Par. 8. Section 301.6226–2 is added to read as follows:

§ 301.6226–2 Statements furnished to partners and filed with the IRS.

(a) In general. A partnership that makes an election under § 301.6226–1 must furnish to each reviewed year partner (as defined in § 301.6241–1(a)(9)) and file with the Internal Revenue Service (IRS) a statement that includes the items required by paragraphs (e) and (f) of this section with respect to each reviewed year partner’s share of partnership adjustments (as defined in § 301.6241–1(a)(6)) associated with the imputed underpayment for which an election under § 301.6226–1 is made. The statements furnished to the reviewed year partners under this section are in addition to, and must be filed and furnished separate from, any other statements required to be filed with the IRS and furnished to partners, including any statements under section 6031(b). A separate statement under this section must be furnished to each reviewed year partner with respect to each reviewed year (as defined in § 301.6241–1(a)(8)) subject to an election under § 301.6226–1. A failure to furnish a correct statement in accordance with this section is subject to penalty under section 6722. See section 6724(d)(2).
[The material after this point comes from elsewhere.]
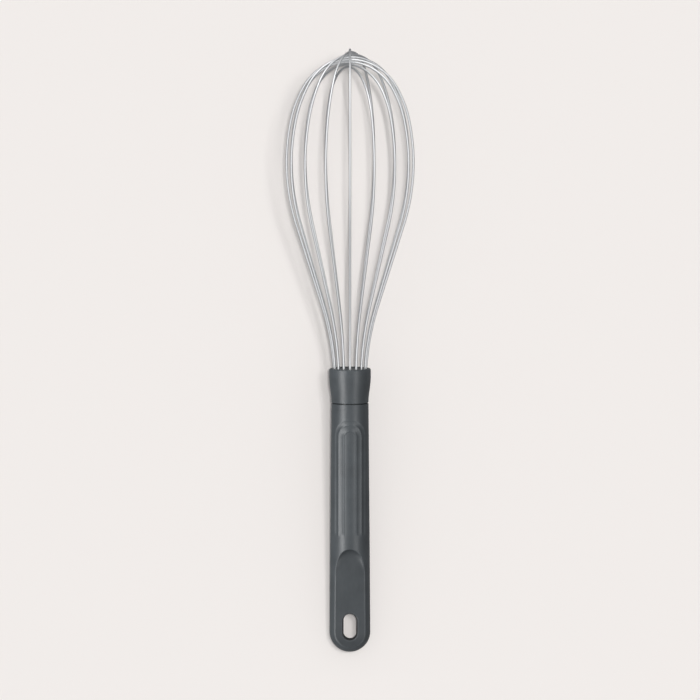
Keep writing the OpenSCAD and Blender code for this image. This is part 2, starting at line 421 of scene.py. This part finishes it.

(b) Time and manner for furnishing the statements to partners–(1) In general. The statements described in paragraph (a) of this section must be furnished to the reviewed year partners no later than 60 days after the date all of the partnership adjustments to which the statement relates are finally determined. The partnership adjustments are finally determined upon the later of:

(i) The expiration of the time to file a petition under section 6234; or

(ii) If a petition under section 6234 is filed, the date when the court’s decision becomes final.

(2) Address used for reviewed year partners. The partnership must furnish the statements described in paragraph (a) of this section to each reviewed year partner in accordance with the forms, instructions, and other guidance prescribed by the IRS. If the partnership mails the statement, it must mail the statement to the current or last address of the reviewed year partner that is known to the partnership. If a statement is returned to the partnership as undeliverable, the partnership must undertake reasonable diligence to identify a correct address for the reviewed year partner to which the statement relates and, if a correct address is identified, mail the statement to the reviewed year partner at the correct address.

(3) Examples. The following examples illustrate the rules of this paragraph (b).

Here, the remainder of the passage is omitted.